** start of Entries **

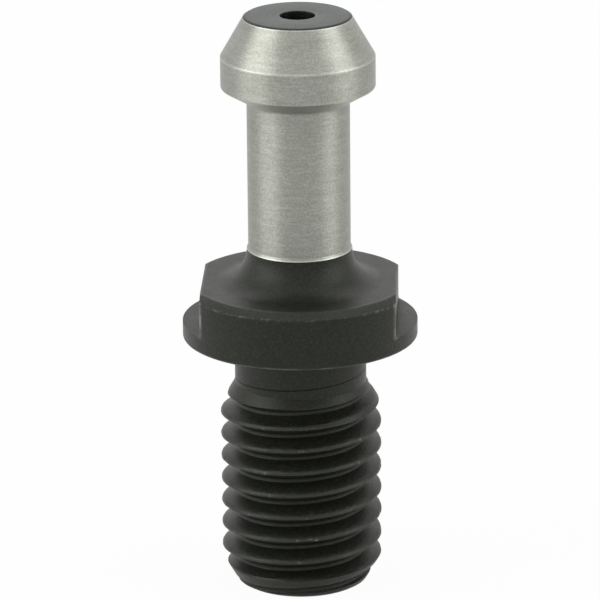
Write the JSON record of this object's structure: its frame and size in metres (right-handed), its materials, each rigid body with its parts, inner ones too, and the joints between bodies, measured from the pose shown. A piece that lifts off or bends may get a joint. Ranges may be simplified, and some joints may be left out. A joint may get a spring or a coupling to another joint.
{
  "type": "pull stud",
  "caption": "One-piece pull stud for a taper tool holder: conical head, ground neck, round flange with two wrench flats, threaded shank and a coolant hole.",
  "frame": {"origin": "on the axis, in the plane of the flange's seating face", "axes": "+Z along the axis towards the head, +X square to one wrench flat"},
  "size_m": [0.023, 0.023, 0.0575],
  "materials": {
    "steel": "black oxide all over, with the head's cones, its land and the neck ground bright"
  },
  "bodies": {
    "root": {"pull_stud": "steel"}
  },
  "joints": []
}
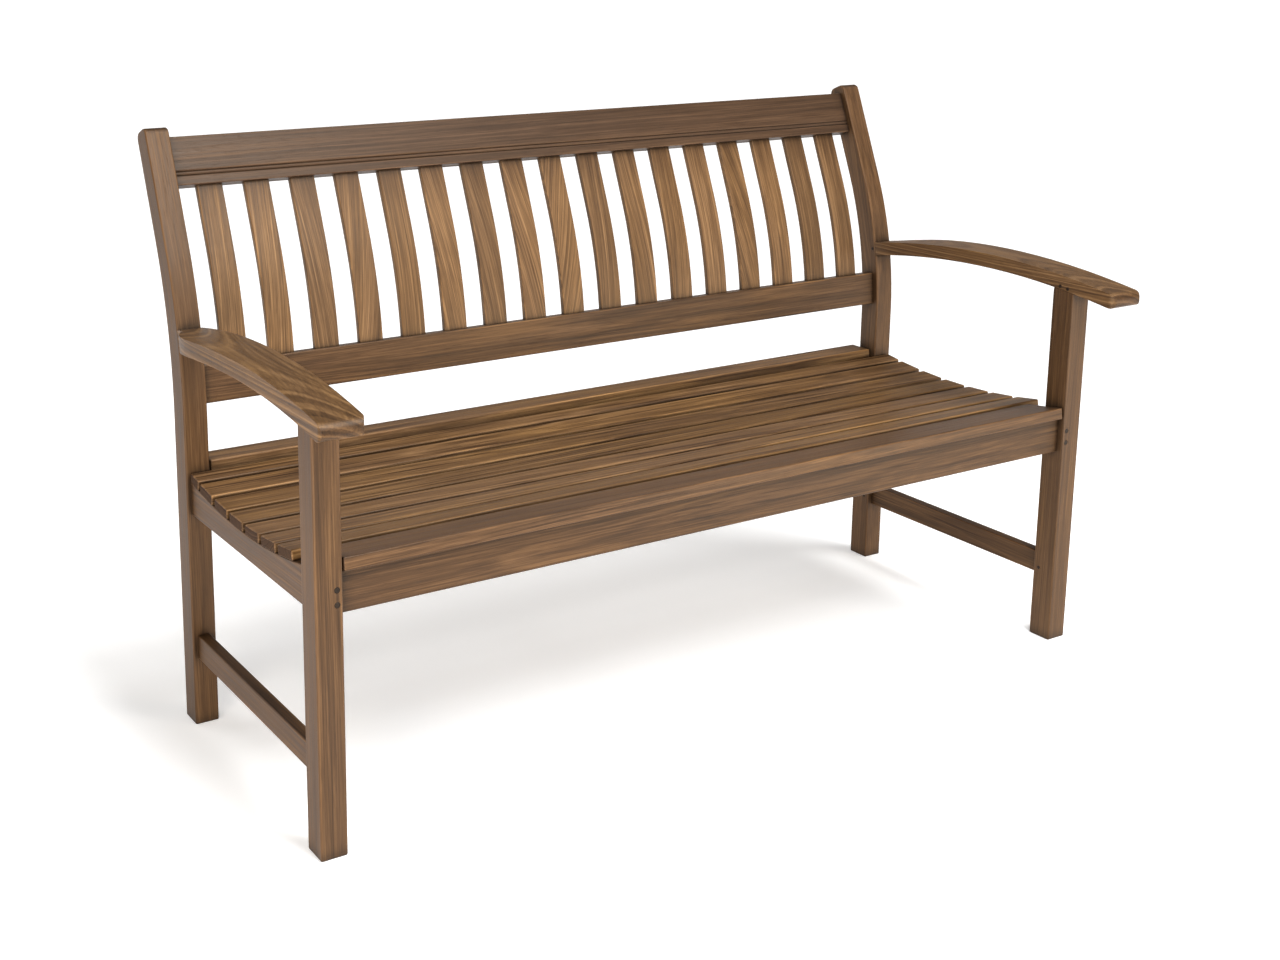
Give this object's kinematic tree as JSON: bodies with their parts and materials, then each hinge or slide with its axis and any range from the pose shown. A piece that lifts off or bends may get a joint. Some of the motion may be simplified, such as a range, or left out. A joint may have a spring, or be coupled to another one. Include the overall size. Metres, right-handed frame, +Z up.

** end of Entries **

> Exercise aim
Write out the whole listing again. Match it word for word.

> Exercise result
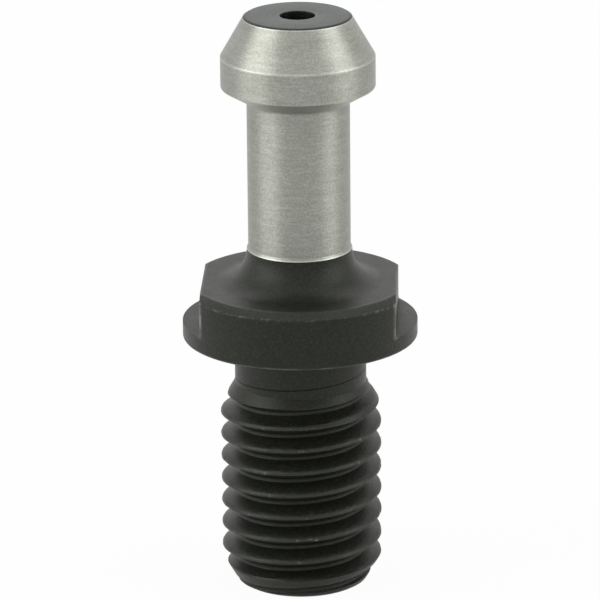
Write the JSON record of this object's structure: its frame and size in metres (right-handed), its materials, each rigid body with its parts, inner ones too, and the joints between bodies, measured from the pose shown. A piece that lifts off or bends may get a joint. Ranges may be simplified, and some joints may be left out. A joint may get a spring or a coupling to another joint.
{
  "type": "pull stud",
  "caption": "One-piece pull stud for a taper tool holder: conical head, ground neck, round flange with two wrench flats, threaded shank and a coolant hole.",
  "frame": {"origin": "on the axis, in the plane of the flange's seating face", "axes": "+Z along the axis towards the head, +X square to one wrench flat"},
  "size_m": [0.023, 0.023, 0.0575],
  "materials": {
    "steel": "black oxide all over, with the head's cones, its land and the neck ground bright"
  },
  "bodies": {
    "root": {"pull_stud": "steel"}
  },
  "joints": []
}
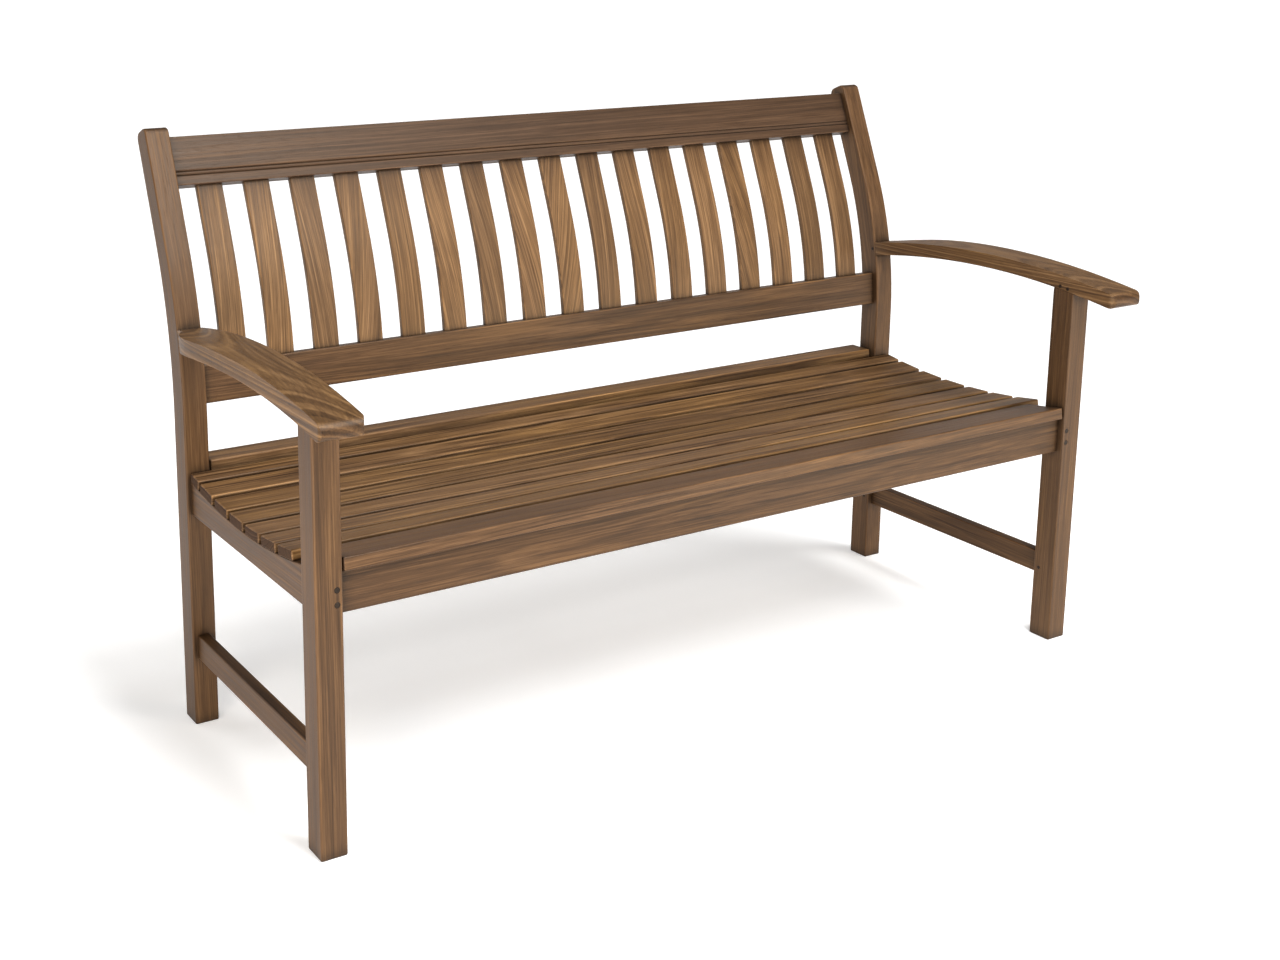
Give this object's kinematic tree as JSON: bodies with their parts and materials, then each hinge or slide with its axis and any range from the pose shown. A piece that lifts off or bends may get a joint. Some of the motion may be simplified, such as a range, or left out. A joint may have a spring, or be coupled to another one. Include the overall size. Metres, right-handed frame, +Z up.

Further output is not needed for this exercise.